Affidarsi esclusivamente a un autogoverno dei tecnici non offre speranze concrete. I tecnici, per quanto esperti nelle loro discipline, non operano nel vuoto: sono parte di un sistema economico e sociale che spesso privilegia l'efficienza, il profitto e l'innovazione a scapito della riflessione etica. Senza un controllo basato su valori umanistici, la spinta naturale della società potrebbe essere verso un transumanesimo incontrollato, dove l'essere umano rischia di essere ridotto a una componente da ottimizzare, in linea con i principi della tecnologia, piuttosto che un fine in sé.

In tale contesto, l'uso dell'AI in ambiti sensibili come la difesa, i trasporti e l'organizzazione del lavoro diventerà sempre più rischioso. L'automatizzazione di settori così cruciali potrebbe comportare conseguenze devastanti, soprattutto se si perdono di vista le implicazioni etiche e sociali di tali innovazioni.

In particolare, il rischio è che l'AI, progettata e implementata senza una guida etica forte, possa prendere decisioni che compromettano la sicurezza, la privacy, e il benessere delle persone.

Per affrontare queste sfide, si dovrebbe puntare su un potenziamento dell'istruzione e sulla valorizzazione della cultura. Un'educazione che non solo formi competenze tecniche, ma che coltivi anche il pensiero critico, la riflessione etica, e la consapevolezza sociale, è fondamentale.

La cultura deve essere vista non come un ornamento, ma come la spina dorsale di una società capace di gestire le innovazioni tecnologiche in modo umano e responsabile.

Tuttavia, come abbiamo già visto e commentato, la società contemporanea sembra privilegiare l'addestramento, l'ottimizzazione, e un efficientismo esasperato, dove l'obiettivo è rendere tutto e tutti più performanti. Questo approccio rischia di soffocare la capacità di riflessione critica e di impoverire il dibattito etico, lasciando campo libero a una visione riduzionistica dell'essere umano come semplice ingranaggio in una macchina più grande.

In questo contesto, si potrebbe dire che l'etica è morta, o quantomeno relegata ai margini del discorso pubblico.

L'attenzione esclusiva all'efficienza e all'ottimizzazione rischia di oscurare i valori fondamentali che dovrebbero guidare la nostra società.
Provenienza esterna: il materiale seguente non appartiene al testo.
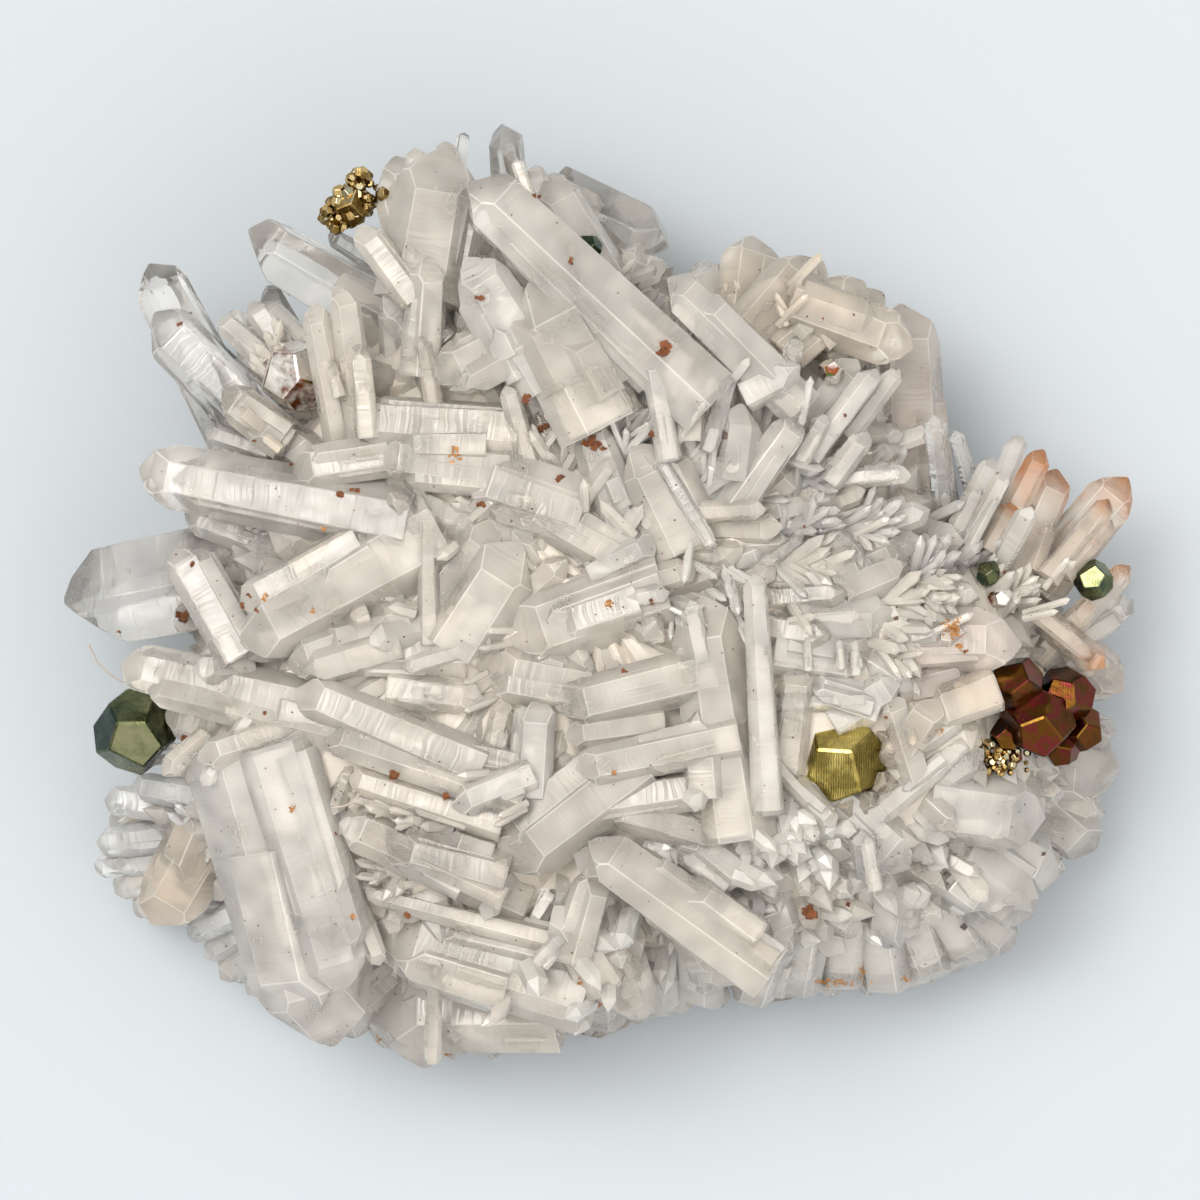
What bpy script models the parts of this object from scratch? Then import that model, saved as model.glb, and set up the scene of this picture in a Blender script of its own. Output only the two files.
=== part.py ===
"""A plate of quartz crystals set with tarnished pyrite, on a remnant of its grey host rock.

Blender 4.5 script. Lengths in the tables are millimetres; +X is to the right and +Y away from
the viewer who looks down on the plate, and +Z is up from the surface that the host rock lies on.
Every quartz crystal is a hexagonal prism cut to a six-faced point. All of them are one grown
mass, so they are joined to the mound that they stand on. Pyrite is a mineral of its own and
sits in sockets of the quartz.
"""

import math
import random
from collections import namedtuple

import bmesh
import bpy
from mathutils import Matrix, Vector

MM = 0.001

# Driving dimensions
PLATE_LENGTH = 108.0
PLATE_WIDTH = 94.4
MOUND_SHARE = 0.90
ROCK_TOP = 6.0
GAP = 0.3

# Quartz: the angle between the long axis and the normal of a point's face
POINT_ANGLE = math.radians(51.8)
TAPER = math.radians(1.2)
# Crystals narrower than this have a three-faced point
SIMPLE_WIDTH = 4.0

# The edge of the grown mass seen from above, without the crystals that stick out of it
OUTLINE = [
    (-45, 0), (-43.5, -9), (-46, -16), (-49, -25), (-44, -30), (-38.5, -35), (-33, -39.5), (-26, -43),
    (-18, -45), (-10, -44), (-2, -42.5), (6, -41), (15, -39.5), (25, -38.5), (34, -37), (41, -33.5),
    (46, -28), (50, -22), (51, -16), (50, -8), (48, 0), (44, 6), (38.5, 11), (34.5, 17), (33, 24), (27, 29),
    (18, 32.5), (10, 33), (4, 36.5), (-2, 40), (-10, 42), (-18, 42.5), (-24, 37), (-30, 32), (-35, 26),
    (-38, 18), (-41, 11), (-44, 6),
]

# The rock remnant's edge, anticlockwise from the left; it shows past the quartz along the front
ROCK_OUTLINE = [
    (-37, 0), (-36, -8), (-38, -15), (-40, -21), (-36.5, -26), (-31, -31), (-26, -34), (-20, -37),
    (-14, -38.5), (-8, -40.5), (-4, -43.8), (0, -44.6), (2.8, -43.4), (7, -38), (13, -38.6), (16, -41.2),
    (19.5, -40.6), (23, -35), (30, -32.5), (37, -29.5), (44.5, -29.3), (46.6, -27.6), (43, -21),
    (43.5, -12), (41.5, -3), (37, 4.5), (31, 10), (28, 17), (24, 23), (15, 27), (8, 28), (2, 32), (-5, 34),
    (-13, 35.5), (-19, 32), (-25, 27), (-29, 21), (-32, 13), (-35, 6),
]
ROCK_PROFILE = [(0.93, 0.0), (1.0, 2.6), (1.0, 4.4), (0.97, ROCK_TOP)]

# The mound's surface from its middle to its rim: share of the way out, and height
MOUND_PROFILE = [(0.0, 32.0), (0.32, 31.6), (0.58, 30.4), (0.78, 27.5), (0.92, 21.5), (1.0, 13.5)]
MOUND_UNDERCUT = [(0.98, 9.5), (0.92, ROCK_TOP + GAP)]
MOUND_SIDES = 22

Crystal = namedtuple("Crystal", "name tip root width depth roll")

# Tip and root are the ends of the axis, width is across it seen from above, depth is through it,
# and roll turns its six sides: at 0 one side faces up, at 30 an edge does.
UPPER_LEFT = [
    Crystal("spire_outer", (-45.2, 33.8, 17), (-33.6, 11.4, 21), 6.2, 5.0, 10),
    Crystal("spire_inner", (-44.9, 28.6, 20), (-31.6, 15.6, 23), 6.4, 4.6, 0),
    Crystal("nub_high", (-33.2, 31.1, 22), (-30.6, 26.0, 23), 2.6, 2.4, 0),
    Crystal("shoulder_block", (-35.3, 36.6, 24), (-20.8, 28.2, 28), 6.8, 5.6, 20),
    Crystal("shoulder_sliver", (-27.0, 36.3, 27), (-20.4, 32.4, 28), 2.2, 1.8, 0),
    Crystal("twin_a", (-28.4, 29.4, 31.8), (-25.6, 15.0, 31.2), 3.4, 3.0, 0),
    Crystal("twin_b", (-25.4, 31.0, 32.4), (-23.6, 15.6, 31.8), 3.8, 3.4, 15),
    Crystal("shelf_wide", (-37.8, 20.8, 25), (-27.8, 13.4, 28), 4.8, 3.6, 0),
    Crystal("shelf_thin", (-36.0, 19.0, 28), (-29.0, 13.2, 30), 2.0, 2.0, 15),
    Crystal("hollow_wall", (-21.6, 30.4, 30.6), (-15.8, 24.4, 31.2), 5.0, 4.0, 15),
]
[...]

Se l'etica diventa un'opzione secondaria, il rischio è di scivolare verso un futuro in cui la tecnologia non serve più l'uomo, ma lo domina, spingendo verso una disumanizzazione progressiva.

Per evitare questo scenario, è urgente riscoprire e rivitalizzare l'etica come principio guida nella gestione e nello sviluppo dell'AI, riaffermando l'importanza della cultura e dell'umanesimo nel plasmare il nostro futuro tecnologico.